There were about 250-300 Canadas sitting on the Charleswood ponds in West Fargo today (both of them). Too bad we don't have a metro goose hunt like fargo does for deer!!!!! :lol: :sniper:


----------



## USAlx50 (Nov 30, 2004)

They've done a good job at staying just inside city limits this year


----------



## Triple B (Mar 9, 2004)

USAlx50 said:


> They've done a good job at staying just inside city limits this year


dammit, i thought i was the only one wathcing these birds fly off the roost and feed farther into city limits than than they were roosting. I've glassed them for awhile one night and know there is at least 2 wearing some chi- chang


----------



## TANATA (Oct 31, 2003)

Well I've seen over a thousand in city limits and watched them go eat next to commercial business's. Damn :******:


----------



## hunt4P&amp;Y (Sep 23, 2004)

I got one hunt in on them. Went out by myself didn't want to give the spot away. Will say it is within 400 yards of city limits!


----------



## Rick Risvold (May 25, 2003)

It's a sad day when there is more geese in the Fargeo area than at Horsehead lake!


----------



## jwdinius1 (Dec 14, 2006)

try watching about 250 honks fly off the river and over the only huntable field in the area, into an 8ft high fenced off field...............to be owned by the airoport. the funny thing is that the field they flew over is about 160 acres whereas the one in the fence is about 4 acres. Thats really a great way to strart a day of scouting :beer:


----------



## hunt4P&amp;Y (Sep 23, 2004)

Sounds like they came off the $hit pond flew over the Bean field and landed in the bean field by the Private jet center? Correct? Sounds to me like we need to go set up in that bean field inbetween the two???


----------



## TANATA (Oct 31, 2003)

Watched a thousand get off a pound next to houses in south Fargo and fly straight to Minnesota. Saw a flock of lessers to.


----------



## jwdinius1 (Dec 14, 2006)

No im sorry, im from bismarck, and i watch them fly off the river in over a nice gree regrowth barley field into the smallest field in the world. Which is fenced off to be owned by the airport. I have a weird feeling they know there safe there!![/quote]


----------



## T Shot (Oct 4, 2002)

jwdinius1 said:


> No im sorry, im from bismarck, and i watch them fly off the river in over a nice gree regrowth barley field into the smallest field in the world. Which is fenced off to be owned by the airport. I have a weird feeling they know there safe there!!
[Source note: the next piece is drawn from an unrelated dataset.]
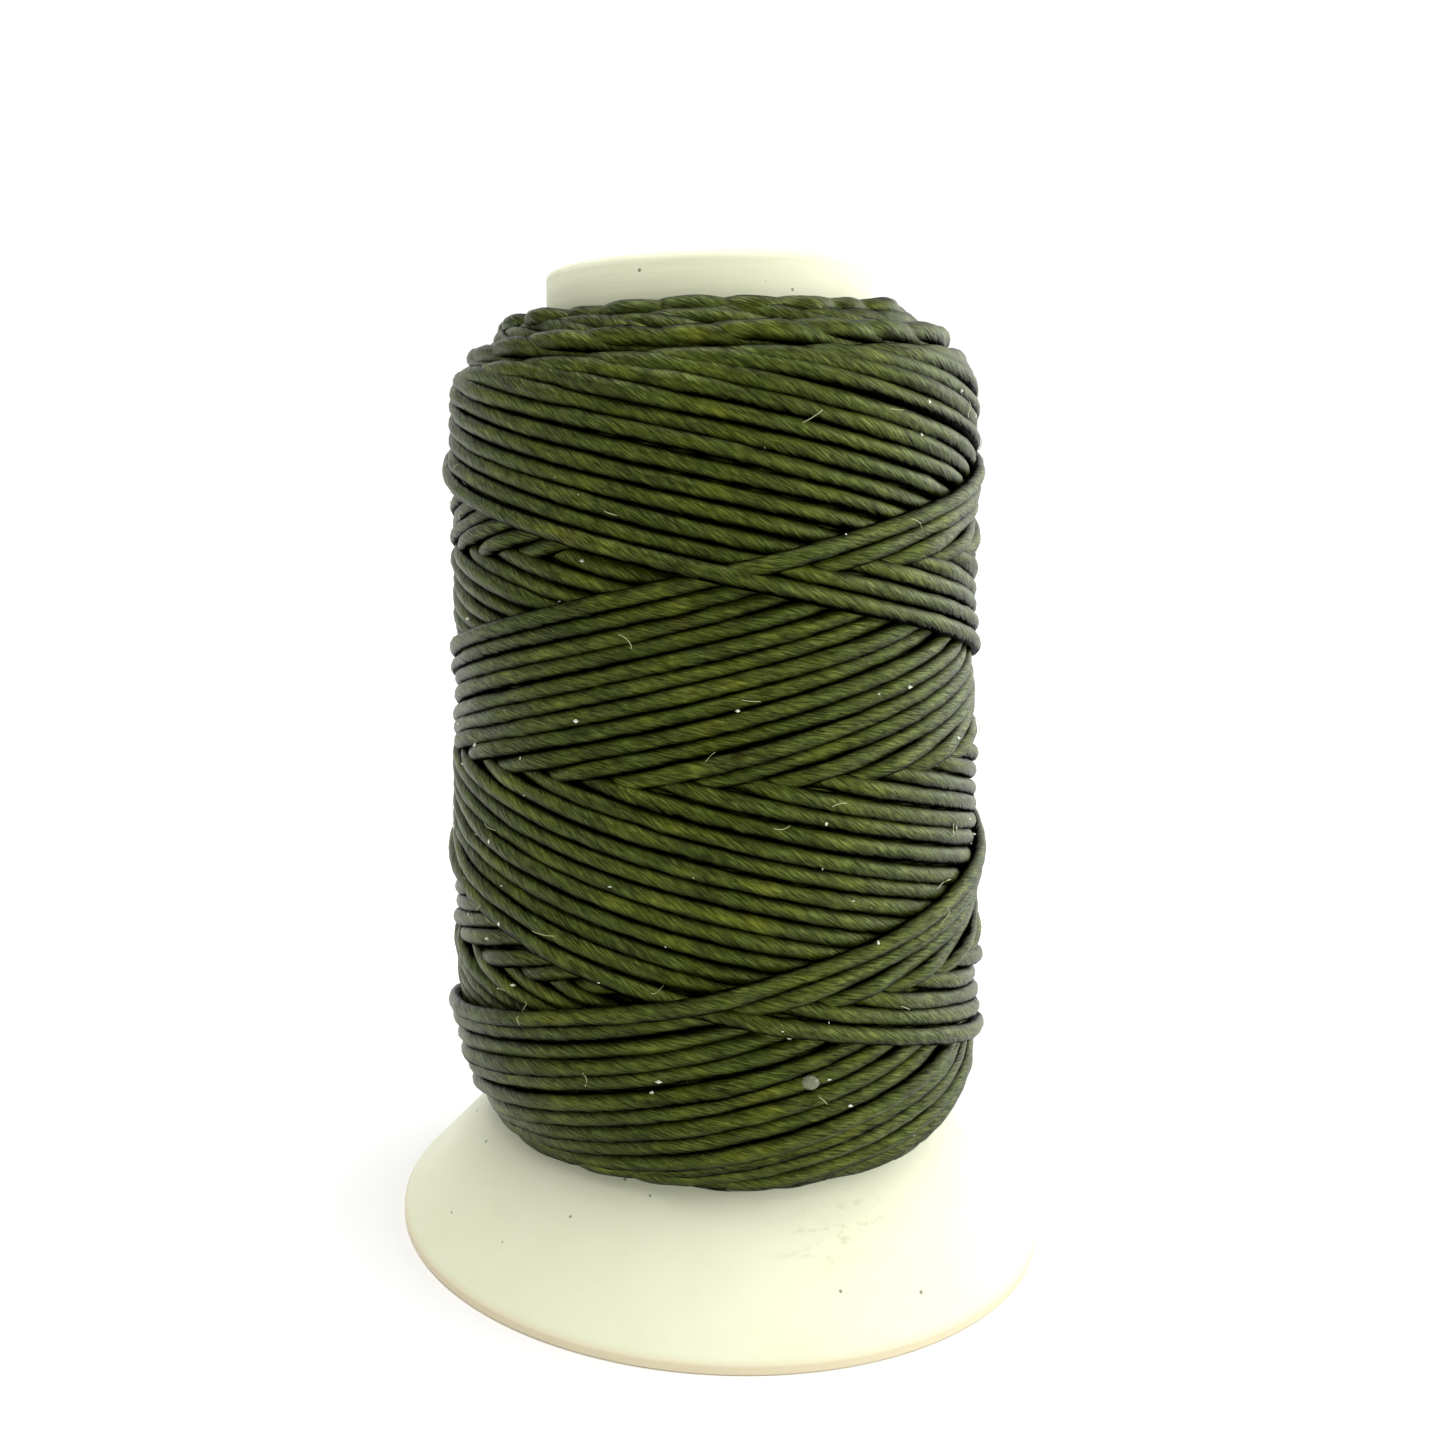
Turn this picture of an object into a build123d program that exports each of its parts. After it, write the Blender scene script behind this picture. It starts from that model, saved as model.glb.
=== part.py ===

Sounds like you need to set up in the barley field anyway. Let them know barley is where it's at!


----------



## Rick Acker (Sep 26, 2002)

Set up in Gander Mountains parking lot...That's where they fly over LOW!


----------



## Triple B (Mar 9, 2004)

T Shot said:


> jwdinius1 said:
> 
> 
> > No im sorry, im from bismarck, and i watch them fly off the river in over a nice gree regrowth barley field into the smallest field in the world. Which is fenced off to be owned by the airport. I have a weird feeling they know there safe there!!
> ...


this is true, cut me and mac loose on the calls, and we'd be sweet talkin um' like me on a saturday night to the fat chicks.


----------



## jwdinius1 (Dec 14, 2006)

> Sounds like you need to set up in the barley field anyway. Let them know barley is where it's at!


I was gonna do that, but found out the airport owns that as well ans it's off limits!!! So i guess i am gonna have to drive to class every morning and close my eyes as i drive by so i dont get so ****** off.


----------